Task objective:
Restate word for word the lines beginning at the one that contains "0.86, 0.86, 1.0)" and ending at the one that contains "for node in"; include both and nothing else.

3D code data
________

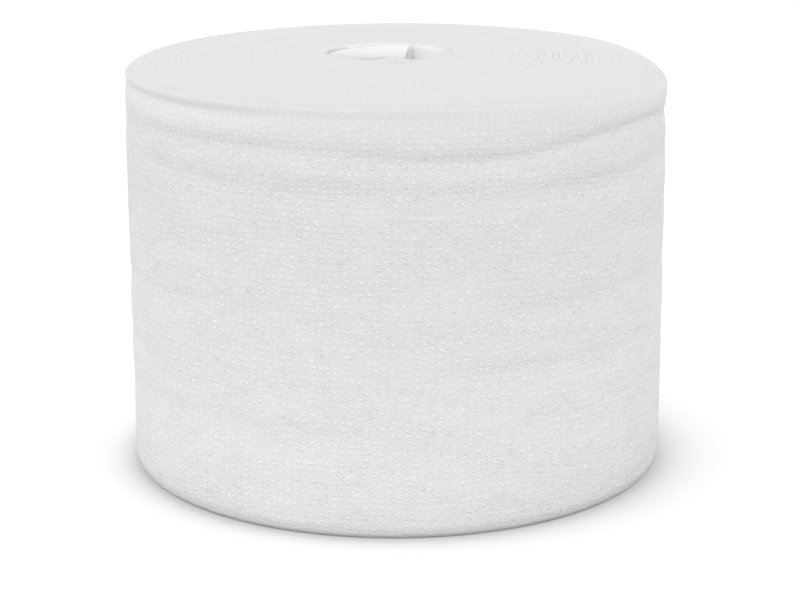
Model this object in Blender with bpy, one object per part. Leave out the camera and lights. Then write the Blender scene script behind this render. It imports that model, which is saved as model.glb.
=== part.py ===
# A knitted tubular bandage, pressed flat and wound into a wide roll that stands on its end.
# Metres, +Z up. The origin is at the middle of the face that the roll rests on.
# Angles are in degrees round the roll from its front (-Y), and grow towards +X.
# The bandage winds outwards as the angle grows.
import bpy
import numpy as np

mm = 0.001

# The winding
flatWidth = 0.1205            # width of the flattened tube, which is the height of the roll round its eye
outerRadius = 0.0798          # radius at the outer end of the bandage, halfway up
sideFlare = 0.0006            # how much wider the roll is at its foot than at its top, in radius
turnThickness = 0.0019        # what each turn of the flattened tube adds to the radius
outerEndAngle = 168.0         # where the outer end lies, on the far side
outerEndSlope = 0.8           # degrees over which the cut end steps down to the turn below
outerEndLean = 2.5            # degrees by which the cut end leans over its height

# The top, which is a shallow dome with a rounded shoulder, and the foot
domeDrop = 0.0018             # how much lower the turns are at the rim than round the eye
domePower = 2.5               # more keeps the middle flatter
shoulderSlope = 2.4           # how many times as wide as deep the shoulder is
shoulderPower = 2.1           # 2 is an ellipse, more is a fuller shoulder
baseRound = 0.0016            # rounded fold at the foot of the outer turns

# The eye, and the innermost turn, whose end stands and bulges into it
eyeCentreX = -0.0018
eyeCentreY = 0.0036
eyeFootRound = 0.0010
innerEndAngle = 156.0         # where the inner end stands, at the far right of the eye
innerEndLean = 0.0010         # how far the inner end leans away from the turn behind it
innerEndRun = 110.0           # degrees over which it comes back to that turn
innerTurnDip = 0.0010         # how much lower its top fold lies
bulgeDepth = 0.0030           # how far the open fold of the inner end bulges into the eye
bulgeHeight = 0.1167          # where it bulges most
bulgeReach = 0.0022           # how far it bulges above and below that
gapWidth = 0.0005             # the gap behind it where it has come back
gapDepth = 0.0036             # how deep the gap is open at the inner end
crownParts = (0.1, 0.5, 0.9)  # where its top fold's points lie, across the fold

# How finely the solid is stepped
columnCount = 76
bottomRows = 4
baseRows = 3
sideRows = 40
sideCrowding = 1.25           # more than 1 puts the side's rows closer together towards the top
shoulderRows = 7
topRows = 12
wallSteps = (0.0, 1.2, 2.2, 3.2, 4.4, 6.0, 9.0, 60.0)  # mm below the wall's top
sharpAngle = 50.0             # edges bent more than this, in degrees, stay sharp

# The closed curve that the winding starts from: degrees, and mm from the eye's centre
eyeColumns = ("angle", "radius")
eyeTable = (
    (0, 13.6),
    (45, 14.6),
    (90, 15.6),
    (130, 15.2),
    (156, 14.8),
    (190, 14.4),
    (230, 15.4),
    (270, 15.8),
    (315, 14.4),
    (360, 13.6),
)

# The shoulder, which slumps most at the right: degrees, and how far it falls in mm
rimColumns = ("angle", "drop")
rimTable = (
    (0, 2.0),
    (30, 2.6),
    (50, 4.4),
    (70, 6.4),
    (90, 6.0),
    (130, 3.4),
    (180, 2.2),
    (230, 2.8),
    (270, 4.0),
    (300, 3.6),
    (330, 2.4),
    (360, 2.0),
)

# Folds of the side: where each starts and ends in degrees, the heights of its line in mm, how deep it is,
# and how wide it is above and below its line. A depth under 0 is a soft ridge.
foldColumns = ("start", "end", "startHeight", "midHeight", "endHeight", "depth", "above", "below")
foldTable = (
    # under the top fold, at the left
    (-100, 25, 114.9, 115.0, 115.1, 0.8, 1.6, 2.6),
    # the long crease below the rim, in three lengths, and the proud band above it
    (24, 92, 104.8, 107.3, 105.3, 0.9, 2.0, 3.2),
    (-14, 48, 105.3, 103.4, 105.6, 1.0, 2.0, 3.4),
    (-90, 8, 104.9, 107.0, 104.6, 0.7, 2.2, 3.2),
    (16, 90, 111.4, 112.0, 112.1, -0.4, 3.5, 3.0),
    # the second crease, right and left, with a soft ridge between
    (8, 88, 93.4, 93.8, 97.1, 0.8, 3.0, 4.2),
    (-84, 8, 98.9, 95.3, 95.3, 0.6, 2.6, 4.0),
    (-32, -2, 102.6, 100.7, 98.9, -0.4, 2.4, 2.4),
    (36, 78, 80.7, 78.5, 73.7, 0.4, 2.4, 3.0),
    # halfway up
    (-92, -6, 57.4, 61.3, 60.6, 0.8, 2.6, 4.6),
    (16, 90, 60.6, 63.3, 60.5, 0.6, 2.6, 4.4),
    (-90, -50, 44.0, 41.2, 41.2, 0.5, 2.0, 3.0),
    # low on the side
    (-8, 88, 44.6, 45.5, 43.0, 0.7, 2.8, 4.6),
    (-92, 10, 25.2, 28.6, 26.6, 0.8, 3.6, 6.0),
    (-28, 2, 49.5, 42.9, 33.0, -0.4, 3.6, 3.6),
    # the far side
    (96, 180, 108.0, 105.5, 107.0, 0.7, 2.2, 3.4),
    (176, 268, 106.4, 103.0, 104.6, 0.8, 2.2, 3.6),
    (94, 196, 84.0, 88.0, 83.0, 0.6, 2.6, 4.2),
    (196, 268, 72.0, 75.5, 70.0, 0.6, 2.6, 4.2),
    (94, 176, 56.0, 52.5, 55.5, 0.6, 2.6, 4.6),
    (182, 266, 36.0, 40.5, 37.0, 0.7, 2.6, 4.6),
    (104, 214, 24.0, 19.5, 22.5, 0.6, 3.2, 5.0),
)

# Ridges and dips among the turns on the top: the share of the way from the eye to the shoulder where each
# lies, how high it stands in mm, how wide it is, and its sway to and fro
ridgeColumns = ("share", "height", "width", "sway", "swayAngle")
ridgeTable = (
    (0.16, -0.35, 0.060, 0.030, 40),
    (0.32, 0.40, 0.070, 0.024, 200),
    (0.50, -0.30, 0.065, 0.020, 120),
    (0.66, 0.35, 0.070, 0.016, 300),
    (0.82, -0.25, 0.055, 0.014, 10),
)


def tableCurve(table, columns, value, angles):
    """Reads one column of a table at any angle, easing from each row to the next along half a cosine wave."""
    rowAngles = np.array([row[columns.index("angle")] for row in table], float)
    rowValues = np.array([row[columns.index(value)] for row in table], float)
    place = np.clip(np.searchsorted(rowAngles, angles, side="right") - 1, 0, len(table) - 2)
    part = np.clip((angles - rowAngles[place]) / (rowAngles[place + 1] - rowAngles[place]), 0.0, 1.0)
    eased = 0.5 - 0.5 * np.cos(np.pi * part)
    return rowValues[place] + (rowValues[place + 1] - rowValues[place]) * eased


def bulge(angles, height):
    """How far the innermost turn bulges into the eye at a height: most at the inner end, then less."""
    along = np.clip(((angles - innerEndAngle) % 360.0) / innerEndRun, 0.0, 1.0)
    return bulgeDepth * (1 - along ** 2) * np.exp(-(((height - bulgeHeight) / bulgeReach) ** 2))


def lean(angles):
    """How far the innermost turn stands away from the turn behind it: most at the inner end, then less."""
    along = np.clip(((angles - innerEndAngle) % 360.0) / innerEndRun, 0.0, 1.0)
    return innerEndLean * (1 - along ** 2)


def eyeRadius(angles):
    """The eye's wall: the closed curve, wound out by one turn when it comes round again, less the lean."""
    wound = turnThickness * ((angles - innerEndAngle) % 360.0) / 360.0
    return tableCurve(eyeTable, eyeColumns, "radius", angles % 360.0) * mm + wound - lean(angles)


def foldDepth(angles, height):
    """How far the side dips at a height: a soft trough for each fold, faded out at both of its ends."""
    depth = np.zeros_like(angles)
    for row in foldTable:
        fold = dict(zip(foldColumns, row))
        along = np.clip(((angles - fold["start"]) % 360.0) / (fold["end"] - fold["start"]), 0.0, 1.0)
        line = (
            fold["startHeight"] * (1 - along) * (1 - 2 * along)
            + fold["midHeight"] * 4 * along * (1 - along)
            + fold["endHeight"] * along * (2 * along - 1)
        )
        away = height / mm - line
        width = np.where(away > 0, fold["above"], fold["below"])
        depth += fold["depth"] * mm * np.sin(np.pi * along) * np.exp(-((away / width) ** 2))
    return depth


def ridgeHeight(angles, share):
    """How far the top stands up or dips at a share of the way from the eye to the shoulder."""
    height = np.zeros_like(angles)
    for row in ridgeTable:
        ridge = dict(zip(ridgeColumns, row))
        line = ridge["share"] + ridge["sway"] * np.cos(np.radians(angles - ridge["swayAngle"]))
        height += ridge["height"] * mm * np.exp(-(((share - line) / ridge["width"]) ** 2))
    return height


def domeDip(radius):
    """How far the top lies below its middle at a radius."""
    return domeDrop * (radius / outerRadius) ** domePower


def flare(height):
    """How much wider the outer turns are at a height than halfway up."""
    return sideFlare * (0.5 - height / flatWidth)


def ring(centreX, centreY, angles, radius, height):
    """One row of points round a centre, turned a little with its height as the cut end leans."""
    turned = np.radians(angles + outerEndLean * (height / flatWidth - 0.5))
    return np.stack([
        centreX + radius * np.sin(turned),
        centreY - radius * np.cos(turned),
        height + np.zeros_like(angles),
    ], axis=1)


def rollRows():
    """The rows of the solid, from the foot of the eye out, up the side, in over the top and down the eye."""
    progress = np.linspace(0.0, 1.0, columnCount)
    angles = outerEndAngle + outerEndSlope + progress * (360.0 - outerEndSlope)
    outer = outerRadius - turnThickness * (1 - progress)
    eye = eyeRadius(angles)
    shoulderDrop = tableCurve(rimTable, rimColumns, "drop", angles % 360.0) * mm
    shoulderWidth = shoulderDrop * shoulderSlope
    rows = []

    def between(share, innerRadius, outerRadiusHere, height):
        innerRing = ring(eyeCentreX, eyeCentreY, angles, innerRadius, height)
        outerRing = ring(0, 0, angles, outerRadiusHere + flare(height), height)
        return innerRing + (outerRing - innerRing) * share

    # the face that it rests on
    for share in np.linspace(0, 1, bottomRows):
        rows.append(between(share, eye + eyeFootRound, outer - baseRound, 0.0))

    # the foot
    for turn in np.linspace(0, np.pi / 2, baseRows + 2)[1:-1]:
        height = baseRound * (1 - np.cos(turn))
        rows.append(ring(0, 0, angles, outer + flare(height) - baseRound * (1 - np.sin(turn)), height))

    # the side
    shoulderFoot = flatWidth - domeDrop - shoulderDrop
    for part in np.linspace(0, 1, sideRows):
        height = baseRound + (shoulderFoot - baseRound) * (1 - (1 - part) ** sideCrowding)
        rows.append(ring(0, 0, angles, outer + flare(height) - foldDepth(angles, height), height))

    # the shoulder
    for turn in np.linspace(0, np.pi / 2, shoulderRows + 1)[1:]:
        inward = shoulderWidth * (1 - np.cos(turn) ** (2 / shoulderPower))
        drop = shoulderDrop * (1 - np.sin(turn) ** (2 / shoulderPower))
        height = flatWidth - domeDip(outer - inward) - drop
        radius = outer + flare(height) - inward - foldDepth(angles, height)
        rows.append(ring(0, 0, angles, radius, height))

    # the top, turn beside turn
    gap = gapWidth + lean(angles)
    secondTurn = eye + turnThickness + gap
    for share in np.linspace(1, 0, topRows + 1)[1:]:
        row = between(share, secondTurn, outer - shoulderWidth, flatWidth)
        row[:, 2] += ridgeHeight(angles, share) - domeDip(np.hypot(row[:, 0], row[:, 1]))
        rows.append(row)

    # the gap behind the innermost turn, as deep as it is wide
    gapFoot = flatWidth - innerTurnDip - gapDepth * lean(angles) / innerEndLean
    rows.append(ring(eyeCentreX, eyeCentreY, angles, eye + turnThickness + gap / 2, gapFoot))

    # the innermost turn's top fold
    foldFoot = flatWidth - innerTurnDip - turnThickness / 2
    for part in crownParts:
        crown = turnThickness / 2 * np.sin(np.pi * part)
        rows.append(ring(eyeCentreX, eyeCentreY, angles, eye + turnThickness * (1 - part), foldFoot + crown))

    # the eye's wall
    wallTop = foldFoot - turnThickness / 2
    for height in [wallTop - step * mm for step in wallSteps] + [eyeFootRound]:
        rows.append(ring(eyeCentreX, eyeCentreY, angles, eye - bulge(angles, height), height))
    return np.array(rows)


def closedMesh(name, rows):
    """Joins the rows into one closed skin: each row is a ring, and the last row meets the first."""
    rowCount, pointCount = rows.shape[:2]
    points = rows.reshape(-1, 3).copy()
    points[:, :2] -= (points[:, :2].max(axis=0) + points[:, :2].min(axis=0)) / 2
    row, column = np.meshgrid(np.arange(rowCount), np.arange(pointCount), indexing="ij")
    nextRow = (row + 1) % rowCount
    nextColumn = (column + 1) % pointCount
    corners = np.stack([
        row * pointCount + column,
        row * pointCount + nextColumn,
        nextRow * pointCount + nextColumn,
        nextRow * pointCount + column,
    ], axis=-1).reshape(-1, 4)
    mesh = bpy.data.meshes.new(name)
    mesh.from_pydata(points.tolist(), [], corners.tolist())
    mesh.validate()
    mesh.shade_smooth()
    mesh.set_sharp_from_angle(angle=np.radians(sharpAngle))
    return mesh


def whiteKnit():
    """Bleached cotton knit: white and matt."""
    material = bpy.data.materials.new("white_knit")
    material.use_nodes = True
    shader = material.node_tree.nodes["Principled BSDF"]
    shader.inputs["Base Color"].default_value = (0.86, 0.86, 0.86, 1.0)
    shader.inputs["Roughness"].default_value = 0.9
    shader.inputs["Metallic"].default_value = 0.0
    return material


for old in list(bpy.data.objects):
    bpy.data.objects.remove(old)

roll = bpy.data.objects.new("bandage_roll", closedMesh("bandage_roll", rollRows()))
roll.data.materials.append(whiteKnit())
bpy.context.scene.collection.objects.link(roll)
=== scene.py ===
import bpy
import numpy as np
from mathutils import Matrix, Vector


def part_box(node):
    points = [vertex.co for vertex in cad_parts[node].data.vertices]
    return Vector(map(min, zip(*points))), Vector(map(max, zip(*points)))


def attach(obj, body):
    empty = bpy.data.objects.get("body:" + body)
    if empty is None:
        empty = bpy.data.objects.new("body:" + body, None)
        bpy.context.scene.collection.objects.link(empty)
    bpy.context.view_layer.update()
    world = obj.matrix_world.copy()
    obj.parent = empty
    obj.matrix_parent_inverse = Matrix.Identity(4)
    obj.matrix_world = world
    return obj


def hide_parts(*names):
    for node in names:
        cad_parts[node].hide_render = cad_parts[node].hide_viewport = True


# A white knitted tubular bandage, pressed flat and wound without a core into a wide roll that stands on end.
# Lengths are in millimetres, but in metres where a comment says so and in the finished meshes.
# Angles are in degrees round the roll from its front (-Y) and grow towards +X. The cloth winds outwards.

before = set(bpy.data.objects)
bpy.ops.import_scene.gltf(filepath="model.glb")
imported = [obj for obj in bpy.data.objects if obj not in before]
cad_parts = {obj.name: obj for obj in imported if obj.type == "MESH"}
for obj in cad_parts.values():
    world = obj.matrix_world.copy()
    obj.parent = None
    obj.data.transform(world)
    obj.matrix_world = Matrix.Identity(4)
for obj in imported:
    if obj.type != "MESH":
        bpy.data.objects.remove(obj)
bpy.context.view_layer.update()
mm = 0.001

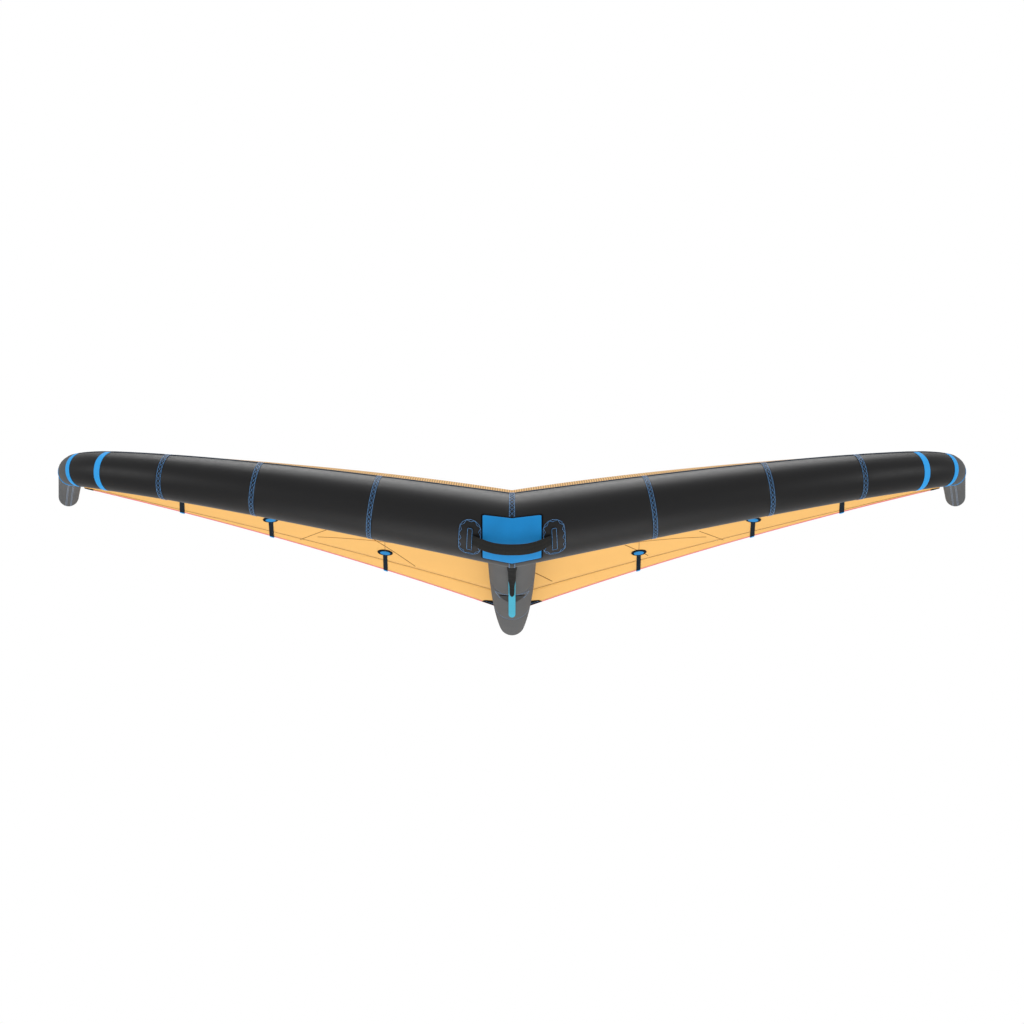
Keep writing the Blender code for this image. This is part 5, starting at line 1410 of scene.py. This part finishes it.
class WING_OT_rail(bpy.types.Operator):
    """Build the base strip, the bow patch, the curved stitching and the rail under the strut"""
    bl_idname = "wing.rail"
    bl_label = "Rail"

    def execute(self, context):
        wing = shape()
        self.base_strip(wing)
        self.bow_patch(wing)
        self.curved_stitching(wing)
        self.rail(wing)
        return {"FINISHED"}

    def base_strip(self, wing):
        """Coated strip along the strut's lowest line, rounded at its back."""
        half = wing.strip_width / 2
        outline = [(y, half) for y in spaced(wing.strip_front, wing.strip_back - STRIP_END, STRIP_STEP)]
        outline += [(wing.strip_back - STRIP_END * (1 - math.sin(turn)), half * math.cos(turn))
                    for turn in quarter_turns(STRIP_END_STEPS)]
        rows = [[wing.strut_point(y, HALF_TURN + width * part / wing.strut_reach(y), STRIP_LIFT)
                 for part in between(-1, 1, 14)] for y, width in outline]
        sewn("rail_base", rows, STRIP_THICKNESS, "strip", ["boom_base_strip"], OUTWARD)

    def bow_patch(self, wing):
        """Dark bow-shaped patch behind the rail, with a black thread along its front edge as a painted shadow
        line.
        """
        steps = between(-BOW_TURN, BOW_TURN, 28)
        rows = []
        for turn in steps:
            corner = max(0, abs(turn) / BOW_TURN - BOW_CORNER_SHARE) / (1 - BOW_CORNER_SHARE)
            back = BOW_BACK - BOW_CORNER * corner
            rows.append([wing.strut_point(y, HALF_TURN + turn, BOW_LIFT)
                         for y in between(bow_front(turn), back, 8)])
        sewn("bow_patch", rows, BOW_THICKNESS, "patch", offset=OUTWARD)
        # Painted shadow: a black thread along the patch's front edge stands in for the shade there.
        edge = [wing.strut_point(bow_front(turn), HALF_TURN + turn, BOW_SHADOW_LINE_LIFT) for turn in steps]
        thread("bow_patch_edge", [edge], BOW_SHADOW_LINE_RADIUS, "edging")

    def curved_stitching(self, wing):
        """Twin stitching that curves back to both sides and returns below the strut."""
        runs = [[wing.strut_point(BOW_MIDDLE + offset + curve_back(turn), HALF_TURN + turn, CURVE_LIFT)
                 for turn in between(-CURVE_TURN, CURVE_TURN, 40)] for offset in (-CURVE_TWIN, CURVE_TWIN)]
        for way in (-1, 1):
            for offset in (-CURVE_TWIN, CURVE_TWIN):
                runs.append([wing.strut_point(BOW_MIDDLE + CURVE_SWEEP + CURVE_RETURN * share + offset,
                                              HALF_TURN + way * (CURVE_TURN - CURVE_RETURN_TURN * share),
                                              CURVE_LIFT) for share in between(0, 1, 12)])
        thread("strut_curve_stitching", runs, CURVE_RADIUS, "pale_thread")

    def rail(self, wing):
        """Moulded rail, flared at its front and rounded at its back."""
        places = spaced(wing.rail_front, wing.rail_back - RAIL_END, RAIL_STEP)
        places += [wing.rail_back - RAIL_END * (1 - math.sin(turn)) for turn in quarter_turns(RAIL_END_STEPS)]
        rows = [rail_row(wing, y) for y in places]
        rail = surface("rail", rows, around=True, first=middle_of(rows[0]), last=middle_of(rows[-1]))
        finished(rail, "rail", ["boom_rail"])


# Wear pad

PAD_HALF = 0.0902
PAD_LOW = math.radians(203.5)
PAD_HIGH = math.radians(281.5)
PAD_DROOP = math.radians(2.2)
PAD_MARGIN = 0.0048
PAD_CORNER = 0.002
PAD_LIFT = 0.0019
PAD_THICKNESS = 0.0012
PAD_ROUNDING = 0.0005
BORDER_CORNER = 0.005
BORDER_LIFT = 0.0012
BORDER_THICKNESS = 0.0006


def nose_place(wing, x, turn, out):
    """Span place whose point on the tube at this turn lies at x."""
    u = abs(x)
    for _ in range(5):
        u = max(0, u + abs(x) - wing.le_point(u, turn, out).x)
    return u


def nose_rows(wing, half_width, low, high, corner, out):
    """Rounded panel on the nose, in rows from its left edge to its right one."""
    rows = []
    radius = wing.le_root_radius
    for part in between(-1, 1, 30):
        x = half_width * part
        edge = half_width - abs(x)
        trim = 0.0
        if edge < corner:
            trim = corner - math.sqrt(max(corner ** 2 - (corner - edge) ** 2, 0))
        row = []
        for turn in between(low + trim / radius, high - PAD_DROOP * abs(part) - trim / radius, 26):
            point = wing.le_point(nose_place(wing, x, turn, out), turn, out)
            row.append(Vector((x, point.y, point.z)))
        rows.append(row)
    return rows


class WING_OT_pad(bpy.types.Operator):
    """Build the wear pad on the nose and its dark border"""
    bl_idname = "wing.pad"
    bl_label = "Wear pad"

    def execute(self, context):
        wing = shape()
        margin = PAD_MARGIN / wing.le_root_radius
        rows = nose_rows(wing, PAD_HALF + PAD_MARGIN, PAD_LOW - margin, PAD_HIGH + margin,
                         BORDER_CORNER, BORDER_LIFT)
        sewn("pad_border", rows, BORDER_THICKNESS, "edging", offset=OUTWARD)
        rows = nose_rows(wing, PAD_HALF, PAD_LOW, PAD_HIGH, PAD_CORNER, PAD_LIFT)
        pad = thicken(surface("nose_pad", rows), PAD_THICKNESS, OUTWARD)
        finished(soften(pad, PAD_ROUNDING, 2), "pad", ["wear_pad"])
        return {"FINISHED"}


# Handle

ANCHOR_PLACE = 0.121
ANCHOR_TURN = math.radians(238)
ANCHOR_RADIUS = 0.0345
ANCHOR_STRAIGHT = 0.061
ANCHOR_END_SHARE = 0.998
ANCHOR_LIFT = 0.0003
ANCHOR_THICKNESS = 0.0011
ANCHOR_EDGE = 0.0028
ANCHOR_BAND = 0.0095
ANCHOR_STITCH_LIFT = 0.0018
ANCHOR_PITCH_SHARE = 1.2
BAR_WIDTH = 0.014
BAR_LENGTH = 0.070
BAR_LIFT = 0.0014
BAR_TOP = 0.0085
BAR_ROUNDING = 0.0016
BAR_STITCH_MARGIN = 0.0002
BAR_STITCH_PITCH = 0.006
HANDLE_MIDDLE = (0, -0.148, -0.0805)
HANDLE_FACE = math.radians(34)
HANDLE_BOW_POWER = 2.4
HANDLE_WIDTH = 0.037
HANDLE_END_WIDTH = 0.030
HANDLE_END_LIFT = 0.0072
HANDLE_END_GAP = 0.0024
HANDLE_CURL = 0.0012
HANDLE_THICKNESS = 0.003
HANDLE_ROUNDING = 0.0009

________

The reply:
    shader.inputs["Base Color"].default_value = (0.86, 0.86, 0.86, 1.0)
    shader.inputs["Roughness"].default_value = 0.9
    shader.inputs["Metallic"].default_value = 0.0
    return material


for old in list(bpy.data.objects):
    bpy.data.objects.remove(old)

roll = bpy.data.objects.new("bandage_roll", closedMesh("bandage_roll", rollRows()))
roll.data.materials.append(whiteKnit())
bpy.context.scene.collection.objects.link(roll)
=== scene.py ===
import bpy
import numpy as np
from mathutils import Matrix, Vector


def part_box(node):
    points = [vertex.co for vertex in cad_parts[node].data.vertices]
    return Vector(map(min, zip(*points))), Vector(map(max, zip(*points)))


def attach(obj, body):
    empty = bpy.data.objects.get("body:" + body)
    if empty is None:
        empty = bpy.data.objects.new("body:" + body, None)
        bpy.context.scene.collection.objects.link(empty)
    bpy.context.view_layer.update()
    world = obj.matrix_world.copy()
    obj.parent = empty
    obj.matrix_parent_inverse = Matrix.Identity(4)
    obj.matrix_world = world
    return obj


def hide_parts(*names):
    for node in names:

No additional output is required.